上原:そこからアメリカの野球とはどういうものだと。そのアメリカの野球で先に藤浪(晋太郎、30、マリナーズ)選手とか、井川(慶、45)選手とかが阪神から来てると思うんですけど、彼らからアドバイスをもらったりしましたか?

青柳:井川さんとはお話をする機会がなかったんですけど、晋太郎とは「どんなマインドでやってる?」みたいな話とかも。日本だったらここにこう投げてほしいとか、投げなきゃいけないというのがあったけど、晋太郎の場合は素晴らしいものがあるんで、“ストライクゾーンに思い切って来いよ。それで打たれたなら、もうしょうがないよ、みたいな感じで向こうはやってるよ”っていう、話を聞いたりとか。ベストボールの160kmを投げたとしても、簡単にはじき返されるって話を聞いてたんで。僕みたいに球が遅いピッチャーでも、どうやって抑えていくかは、考えていかなきゃいけないなと思います。

上原:青柳選手はサイドスロー。このサイドスローはアメリカの野球ではちょっと珍しい部類に入るんじゃないかなと思うんですけど、そこは強みとして自分で持ってる意識はありますか?

青柳:日本でもそうですけど、人と違うことをやってるんで、競争率はちょっと下がるかなと思うんで、そこを活かしながら。でもやっぱり力がないと、こっちでは珍しいだけでは投げさせてもらえないと思うんで、その力だったり、成績で示していかないと、メジャーリーグで投げることができないのかなと思ってます。

上原:メジャーリーグっていう話がありましたけど、契約としては今、マイナー契約。どうやったらメジャーに上がれるかなとか、自分がどうアピールすれば契約してもらえるかなって、どう考えてますか?

青柳:僕の場合は特殊なのは投げ方だけなんで。あとは精度だったり、日本人はコントロールがいいって言われてる方だと思うので。僕自身はそんなコントロールよくないですけど、それでもそういうとこで勝負していかないといけないと思いますし。フィリーズの先発であれば、上投げの人しかいないんで、アームアングルが変わるところではやっぱり珍しいんで、その後に活躍できるように。あと僕自身、日本では先発でしたけど、リリーフでもロングでも敗戦処理でも、何でも行くっていう所まで来てるんで。どんな役割でも、自分が与えられた役割を遂行していくのを繰り返していかなきゃいけないなと思ってます。

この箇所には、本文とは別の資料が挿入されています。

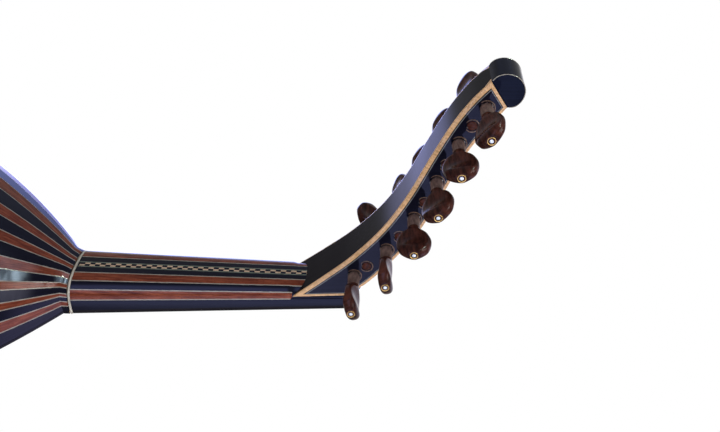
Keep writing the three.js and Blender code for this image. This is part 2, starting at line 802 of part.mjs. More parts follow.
// The outer strings go to the nearest pegs and the inner ones further, so that none crosses another
function pegOrder() {
  const order = [];
  let low = 0;
  let high = nutLanes.length - 1;
  while (low <= high) {
    order.push(low);
    low += 1;
    if (low <= high) {
      order.push(high);
      high -= 1;
    }
  }
  return order;
}

// Points in front of each shaft, where a string passes it
function inFront(peg, distance) {
  const t = peg.rowShare;
  const tangent = pegRow.getTangent(t);
  return new THREE.Vector2(peg.at.x + tangent.y * distance, peg.at.y - tangent.x * distance);
}

pegs.forEach((peg, i) => {
  const step = Math.floor(i / 2);
  peg.rowShare = (step + (i % 2 === 0 ? 0 : farPegShare)) / pegRowSteps;
});

// The shortest way round the front of the shafts between the nut and the string's own peg
function tautRoute(start, pegIndex, radius) {
  const stops = pegs.slice(0, pegIndex).map((peg) => inFront(peg, pegRadius + radius + shaftPassGap));
  const own = pegs[pegIndex];
  stops.push(inFront(own, pegRadius + radius + seatGap));
  const route = [start];
  let from = -1;
  while (from < pegIndex) {
    const here = route[route.length - 1];
    let best = from + 1;
    for (let j = from + 2; j <= pegIndex; j += 1) {
      const a = stops[best].clone().sub(here);
      const b = stops[j].clone().sub(here);
      if (a.x * b.y - a.y * b.x < 0) best = j;
    }
    route.push(stops[best]);
    from = best;
  }
  return route;
}

class StringRoute extends THREE.Curve {
  constructor(points) {
    super();
    this.points = points;
  }

  getPoint(t) {
    const last = this.points.length - 1;
    const place = Math.min(Math.max(t, 0), 1) * last;
    const from = Math.min(Math.floor(place), last - 1);
    return this.points[from].clone().lerp(this.points[from + 1], place - from);
  }

  // At a bend the direction halves the angle, so that both runs keep their thickness
  getTangent(t) {
    const last = this.points.length - 1;
    const place = Math.min(Math.max(t, 0), 1) * last;
    const near = Math.round(place);
    const run = (i) => this.points[i + 1].clone().sub(this.points[i]).normalize();
    if (Math.abs(place - near) > Number.EPSILON * last || near === 0 || near === last) {
      return run(Math.min(Math.floor(place), last - 1));
    }
    return run(near - 1).add(run(near)).normalize();
  }

  getUtoTmapping(u) {
    return u;
  }
}

function makeString(index, pegIndex) {
  const share = index / (nutLanes.length - 1);
  const radius = bassRadius + (trebleRadius - bassRadius) * share;
  // Over the nut's crest and down past its bevelled edge
  const lift = radius + seatGap;
  const slip = lift * (Math.SQRT2 - 1);
  const crest = new THREE.Vector2(nutEnd - nutProud + slip, -nutProud - lift);
  const edge = new THREE.Vector2(nutEnd + lift, -slip);
  const planeRoute = [crest, ...tautRoute(edge, pegIndex, radius)];
  const total = planeRoute.slice(1).reduce((sum, point, i) => sum + point.distanceTo(planeRoute[i]), 0);
  const points = [new THREE.Vector3(
    bridgeLanes[index],
    -bridgeStringHeight,
    bridgeRise + bridgeHalfThickness + seatGap,
  )];
  let run = 0;
  planeRoute.forEach((point, i) => {
    if (i > 0) run += point.distanceTo(planeRoute[i - 1]);
    const lane = nutLanes[index] * (1 + (pegLaneShare - 1) * (run / total));
    points.push(new THREE.Vector3(lane, point.y, bodyLength + point.x));
  });
  const route = new StringRoute(points);
  const section = new THREE.Shape(ringOfPoints(stringSides, radius, 0, 0));
  return closed(new THREE.ExtrudeGeometry(section, {
    steps: points.length - 1,
    bevelEnabled: false,
    extrudePath: route,
  }));
}

pegOrder().forEach((stringIndex, pegIndex) => {
  const wound = stringIndex < 5;
  const name = `string_${String(stringIndex + 1).padStart(2, '0')}`;
  addPart(name, makeString(stringIndex, pegIndex), wound ? woundSilver() : nylon());
});

oud.position.z = hangerDrop - bodyLength - neckLength;

export default oud;
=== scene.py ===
import bpy
import numpy as np
from mathutils import Matrix, Vector


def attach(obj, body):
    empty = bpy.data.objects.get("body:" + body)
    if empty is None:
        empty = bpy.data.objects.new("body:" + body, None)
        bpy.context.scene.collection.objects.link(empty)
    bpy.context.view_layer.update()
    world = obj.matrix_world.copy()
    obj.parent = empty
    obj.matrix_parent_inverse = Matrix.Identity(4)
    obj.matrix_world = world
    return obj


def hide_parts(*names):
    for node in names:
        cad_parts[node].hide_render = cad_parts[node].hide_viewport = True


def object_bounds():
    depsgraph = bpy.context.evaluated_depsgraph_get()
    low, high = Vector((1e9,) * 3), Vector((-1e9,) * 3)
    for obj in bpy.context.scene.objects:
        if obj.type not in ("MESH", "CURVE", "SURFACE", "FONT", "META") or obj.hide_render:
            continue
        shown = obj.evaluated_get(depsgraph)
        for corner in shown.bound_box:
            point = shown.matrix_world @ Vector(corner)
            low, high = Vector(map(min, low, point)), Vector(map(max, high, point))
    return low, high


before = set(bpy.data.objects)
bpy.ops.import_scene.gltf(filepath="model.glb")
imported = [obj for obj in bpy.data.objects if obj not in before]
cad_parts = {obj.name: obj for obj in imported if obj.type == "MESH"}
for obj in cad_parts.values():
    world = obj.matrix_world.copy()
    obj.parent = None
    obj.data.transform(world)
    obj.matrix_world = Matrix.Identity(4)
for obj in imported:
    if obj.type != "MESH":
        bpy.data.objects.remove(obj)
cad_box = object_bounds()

# The camera stands behind the bass side of the neck, level with the nut, and lies on its side: the neck
# runs across the picture, the rounded back is up and the bowl runs out of the frame.
camera_lens = bpy.data.cameras.new("camera")
camera_lens.lens = 44.66
camera_lens.sensor_width = 36
camera_lens.clip_start = 0.01
camera = bpy.data.objects.new("camera", camera_lens)
bpy.context.scene.collection.objects.link(camera)
standing = Vector((-0.513542, 0.420966, 0.054526))
towards_head = Vector((0.0445543, -0.0233412, 0.9987343))
towards_back = Vector((0.5656690, 0.8246108, -0.0059631))
looking = Vector((0.8234279, -0.5652187, -0.0499433))
camera.matrix_world = (Matrix.Translation(standing)
                       @ Matrix((towards_head, towards_back, -looking)).transposed().to_4x4())
bpy.context.scene.camera = camera
bpy.context.scene.view_settings.view_transform = "Standard"


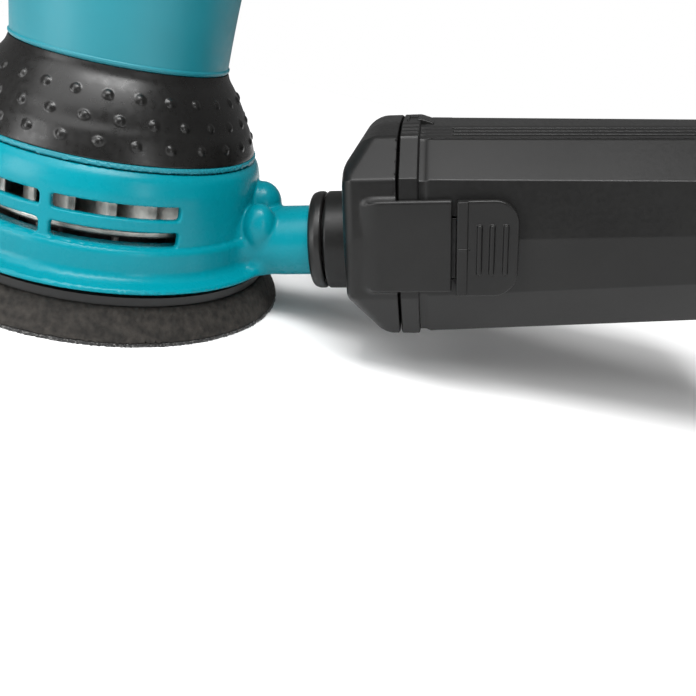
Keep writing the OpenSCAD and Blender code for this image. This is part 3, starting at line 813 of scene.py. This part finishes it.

上原:こっちに来る日本人の選手が最初に戸惑うのってボールの違いだと思うんですけども、その辺は今のところ全然感じてない?

青柳:いや、ちょっと感じてますね(笑)

(左)青柳晃洋選手(右)上原浩治さん

上原:やっぱり投げにくいですか?

青柳:日本よりは滑るっていう感覚もありますし、気持ち(ボールのサイズが)大きい感じもするので、それはたぶん縫い目の高さだったりになりますけど、でもちゃんと投げられたときは、いいボールがすごい投げられるんで、そこはもう慣れていくしかないなと思ってますね。

上原:どういうときに滑ります?まっすぐなのか、変化球なのか。

青柳:僕は変化球ですね。やっぱスライダーで抜けちゃうことが多かったんで、でもちゃんとかかったときは素晴らしい変化をするんで、日本よりもボールが動くなと思いますね。

上原:その対策としてはどういうことをやってます?

青柳:まだあまり見つかってないですね。なので、メジャーで活躍する選手がどうやってやってるかっていうのを聞いてます。

上原:あとは、キャンプでどうアピールするか。まだ先発って言われてるわけではないですか?

青柳:基本的には多分リリーバーとして考えられてると思うんで。でもやっぱりリリーバーでも1イニングじゃなくて、ロングだったり、最初はそういうとこから始まると思うんで、いつでもどこでも投げられる準備はしてますね。